Goal of the exercise: Copy out every line that contains the word "with".
═══
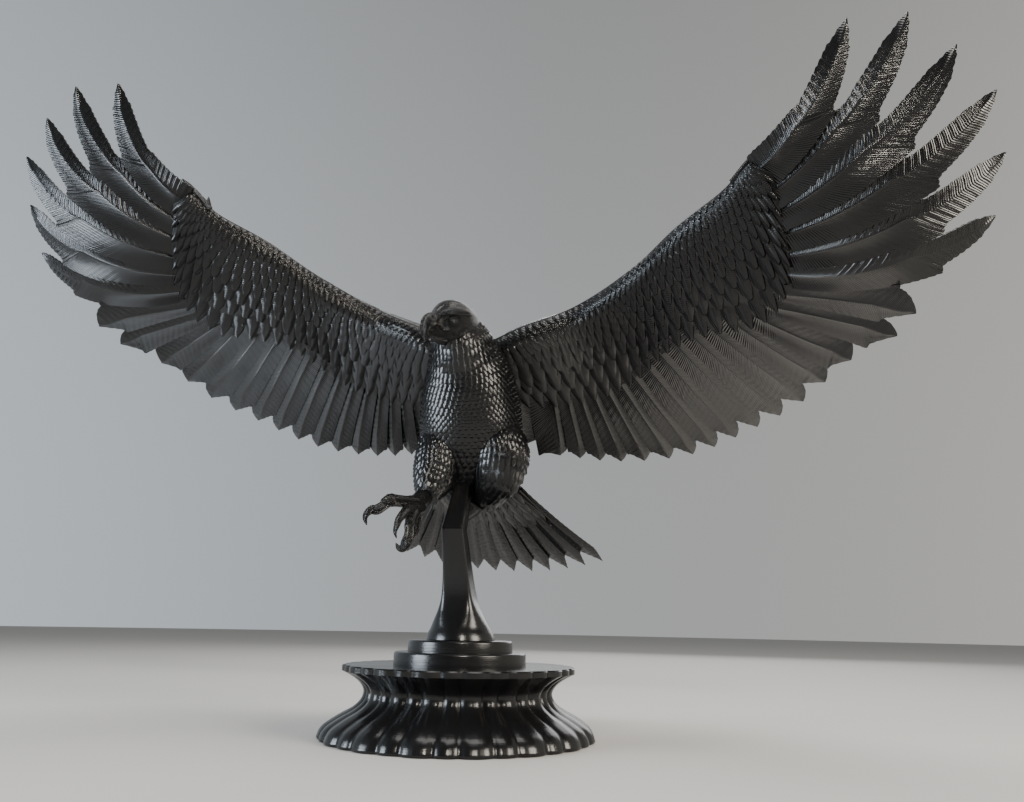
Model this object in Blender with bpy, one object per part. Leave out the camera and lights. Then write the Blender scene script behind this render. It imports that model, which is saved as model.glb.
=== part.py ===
"""An eagle with spread wings, held over a fluted round plinth by a short post, in glossy black plastic.

The figure faces -Y and the plinth's underside is z = 0. Sizes are in metres.
"""

import math
from collections import namedtuple

import bmesh
import bpy
from mathutils import Matrix, Vector

# Driving sizes of the figure
WINGSPAN = 0.668
FIGURE_LEAN = math.radians(2.6)
FIGURE_SHIFT = -0.003

# Driving sizes of the plinth
PLINTH_RADIUS = 0.090
WAIST_RADIUS = 0.0622
WAIST_HEIGHT = 0.028
FLANGE_RADIUS = 0.0770
FLANGE_TOP = 0.0447
FLANGE_LIP = 0.0038
FOOT_LIP = 0.0022
FOOT_ROUND = 0.0012
FLUTE_DEPTH = 0.0027
FLUTE_PAIRS = 16
LOWER_STEP_RADIUS = 0.0440
LOWER_STEP_HEIGHT = 0.0083
UPPER_STEP_RADIUS = 0.0350
UPPER_STEP_HEIGHT = 0.0075
STEP_EDGE = 0.0014

# Driving sizes of the post
POST_HEIGHT = 0.0717
POST_FOOT_RADIUS = 0.0233
POST_TOP_SIDE = 0.0148
POST_FORWARD = 0.015
SEAT_GAP = 0.0003

# The figure is laid out in units of a 668th of its wingspan, facing -Y, with the post's top at STAND
UNIT = WINGSPAN / 668
STAND = Vector((0, -15, 132.3))
STEPS_TOP = FLANGE_TOP + LOWER_STEP_HEIGHT + UPPER_STEP_HEIGHT
POST_TOP = STEPS_TOP + SEAT_GAP + POST_HEIGHT
STUB_BOTTOM = POST_TOP + SEAT_GAP

# Wing feathers are counted from the outermost finger, 1, to the innermost, 22; 24 lies inside the back
FINGERS = 6
WING_FRONT = {
    1: (190, -97, 351), 4: (182, -88, 347), 7: (172, -79, 341), 11: (146, -57, 331),
    14: (118, -31, 316), 18: (76, -9, 297), 22: (37, -12, 280), 24: (6, -6, 268),
}
COVERT_END = {
    1: (203, -94, 345), 3: (210, -79, 323), 5: (216, -61, 303), 7: (212, -42, 289), 9: (197, -26, 280),
    11: (169, -13, 277), 13: (146, 0, 270), 16: (116, 28, 254), 19: (84, 38, 245), 22: (54, 34, 238),
    24: (26, 26, 232),
}
FINGER_TIP = {
    1: (243, -125, 426), 2: (275, -128, 424), 4: (324, -108, 383), 5: (334, -86, 356), 6: (332, -68, 325),
}
FEATHER_TIP = {
    7: (293, -39, 275), 8: (286, -21, 267), 9: (262, 0, 258), 11: (236, 36, 239), 13: (207, 65, 227),
    16: (160, 89, 210), 19: (104, 90, 203), 22: (56, 80, 205), 24: (28, 62, 208),
}
SHAFT_SAG = {
    1: (1, -5, -14), 2: (5, -7, -13), 3: (5, -10, -16), 5: (1, -9, -20), 6: (0, -6, -18), 7: (-2, -2, 0),
    9: (1, 1, -2), 24: (0, 0, 0),
}
NOTCH = {1: 0.36, 3: 0.45, 5: 0.52, 6: 0.60, 7: 0.76, 8: 0.84, 9: 0.88, 24: 0.88}
ARM_THICKNESS = {1: 1.8, 3: 2.6, 5: 3.8, 7: 5.2, 11: 7.5, 16: 9.5, 20: 11, 24: 12}
HAND_EDGE = ((194, -100, 353), (200, -104, 359), (210, -110, 370))

# The free feather that lies along the leading edge, and the small spike beside it: centre and radius
ALULAE = (
    ((180, -86, 344, 2.6), (189, -91, 353, 3.0), (195.5, -93, 360, 2.0), (200.5, -94, 365, 0.5)),
    ((181, -84.6, 344.3, 2.3), (184, -83.2, 352, 1.5), (185.3, -82.3, 356.6, 0.4)),
)

# Half widths of one feather past its notch: share of the way from notch to tip, half width in units
FINGER_WIDTHS = ((0.22, 9.4), (0.5, 8.0), (0.8, 4.8))
FEATHER_WIDTHS = ((0.5, 3.6),)
VANE_LIMIT = 0.36

# Rows of coverts, as shares of the way from the leading edge to the coverts' end, on the front and the back
FRONT_NOSE = ((0.05, 0.66), (0.15, 1.0))
BACK_NOSE = ((0.10, 0.9),)
FRONT_EDGES = (0.34, 0.58, 0.80, 1.0)
BACK_EDGES = (0.45, 1.0)
EDGE_WIDTH = 0.03
COVERT_POINT = 0.06
WING_LIFT = 1.9
FULL_LIFT_THICKNESS = 6

# A feather's half thickness, the ridge of its shaft, how far its edges tilt over the next, and its free edge
QUILL = 1.5
SHAFT_RIDGE = 0.5
WING_TILT = 1.0
EDGE_STEP = 0.35
RIM_REACH = 0.42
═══
Response for this exercise:
Model this object in Blender with bpy, one object per part. Leave out the camera and lights. Then write the Blender scene script behind this render. It imports that model, which is saved as model.glb.
"""An eagle with spread wings, held over a fluted round plinth by a short post, in glossy black plastic.
# The figure is laid out in units of a 668th of its wingspan, facing -Y, with the post's top at STAND